In recent years the Negros Forests & Ecological Foundation, Inc. (NFEFI) has undertaken several reforestation initiatives in the 1,000 hectare Bacolod City watershed area located between the boundary of Talisay City and Murcia Municipality, part of the Northern Negros Natural Park (NNNP) in the Western Visayas, Philippines. One of the current projects is the Mt. Mawa Reforestation Project, near Murcia. It has been running since 2014 and covers 70 hectares of habitat reforestation and 30 hectares for a coffee plantation project. The main activities focus on educating the local community, forest protection, nursery management and plantation care and maintenance.
One major hurdle to overcome in biodiversity conservation in Mt. Mawa and the watershed area is poverty. To combat this we started a programme to provide a sustainable alternative livelihood for the local communities which included:
- a 30-hectare Rattan plantation, a 20-hectare bamboo plantation, carabao (water buffalo) distribution, goat upgrading, the production of organic vegetables and crops
- a cable car that provides alternative transport to farmers where the journey to the markets is difficult
- livelihood credit assistance
- a potable-water system, soil & water conservation technology and agro-forestry
Additional initiatives have been launched in recent years such as the ‘A Tree In Your Name Project’ to also encourage civic organizations, business associations, schools and individuals to help with the foundation’s restoration program in collaboration with the Bacolod City Water District (BACIWA).
In the Mt. Mawa Reforestation Project one of the most critical activities is carried out by our community volunteers. They maintain non-stop patrols and monitor the forest and the watershed area to deter illegal activities such as logging and poaching. Performing forest protection work carries with it a number of challenges and dangers for the members of the patrol group, since most illegal groups are armed. In the past, our patrol groups have been attacked by armed illegal poachers and a few community volunteers have even been shot in their homes.

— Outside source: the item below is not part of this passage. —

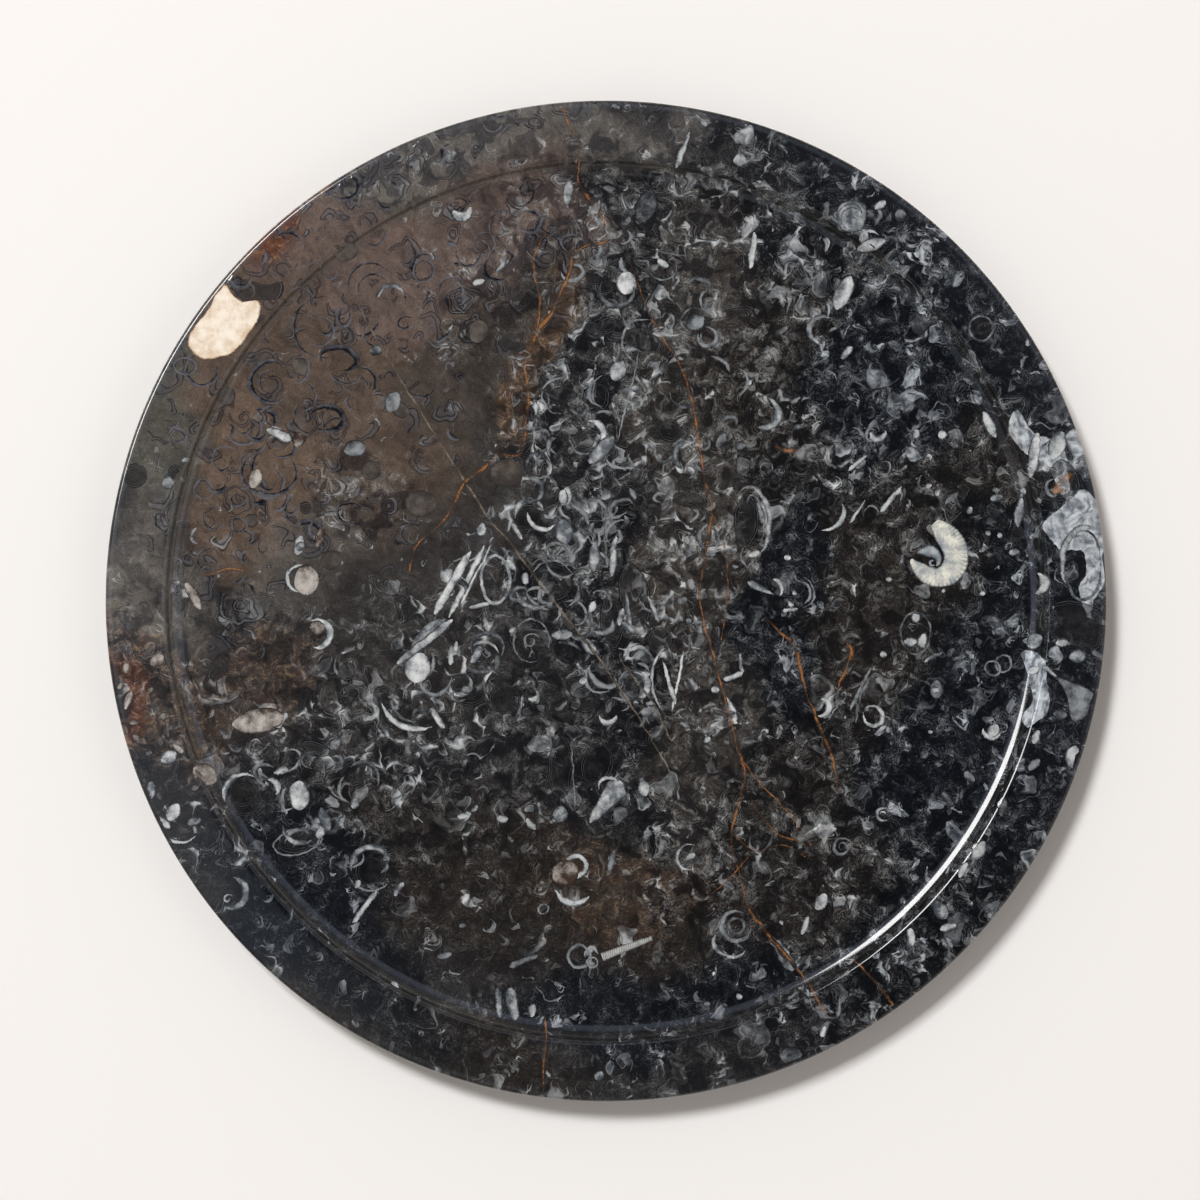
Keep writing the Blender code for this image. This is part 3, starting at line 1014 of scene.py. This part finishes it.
def section():
    """The plate's section, from the middle of the well round the edge to the middle of the base."""
    radius, top = PLATE_RADIUS, PLATE_THICKNESS
    wall = well_wall()
    floor_radius, floor_height = wall[-1]
    points = level(0.0, floor_radius, floor_height, FLOOR_RINGS) + wall[-2::-1]
    points += level(radius - LIP_INSET, radius - TOP_ARRIS, top, RIM_RINGS)[1:]
    points += arc((radius - TOP_ARRIS, top - TOP_ARRIS), TOP_ARRIS, 90.0, 0.0)[1:]
    points += [(radius, z) for z in np.linspace(top - TOP_ARRIS, UNDER_ARRIS, SIDE_RINGS + 1)[1:]]
    points += arc((radius - UNDER_ARRIS, UNDER_ARRIS), UNDER_ARRIS, 0.0, -90.0)[1:]
    points += level(0.0, radius - UNDER_ARRIS, 0.0, BASE_RINGS)[-2::-1]
    return points


def end_solid(w, result, shape, distance, material):
    """Close a solid's seams, make it real and give it its material, as the group's result."""
    closed = w.node("GeometryNodeMergeByDistance", {0: shape, "Distance": distance}).outputs[0]
    real = w.node("GeometryNodeRealizeInstances", {0: closed}).outputs[0]
    finished_shape = w.node("GeometryNodeSetMaterial", {0: real, "Material": material}).outputs[0]
    w.feed(result["Geometry"], finished_shape)


def turning_tree():
    """Geometry nodes that sweep a section round the axis and close it at the middle."""
    geometry = "NodeSocketGeometry"
    tree, w, given, result = new_group(
        "turn on the axis", "GeometryNodeTree",
        {"Section": geometry, "Steps": "NodeSocketInt", "Guide Radius": "NodeSocketFloat",
         "Stone": "NodeSocketMaterial"},
        {"Geometry": geometry},
    )
    inputs = {"Resolution": given["Steps"], "Radius": given["Guide Radius"]}
    guide = w.node("GeometryNodeCurvePrimitiveCircle", inputs).outputs[0]
    profile = w.node("GeometryNodeMeshToCurve", {0: given["Section"]}).outputs[0]
    swept = w.node("GeometryNodeCurveToMesh", {"Curve": guide, "Profile Curve": profile}).outputs[0]
    end_solid(w, result, swept, TURNED_MERGE, given["Stone"])
    return tree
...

With the funds we receive we will be able to purchase equipment such as tents, raincoats, flashlights, rucksacks, clothing and footwear, allowing volunteers to carry out multi-day patrols. Just as important, however, are the training sessions educating the community in and around the watershed on sustainable farming practices and techniques as well as conserving the forest and maintaining the endemic animals’ habitat. These sessions require training materials and a projector and screen for presentations as well as a small generator since some of these communities live without electricity. By donating to us we can train and equip volunteers, enabling them to monitor and protect the area, as well as educate the local community and the schools in adjacent communities to ensure the next generation continues the work we have started.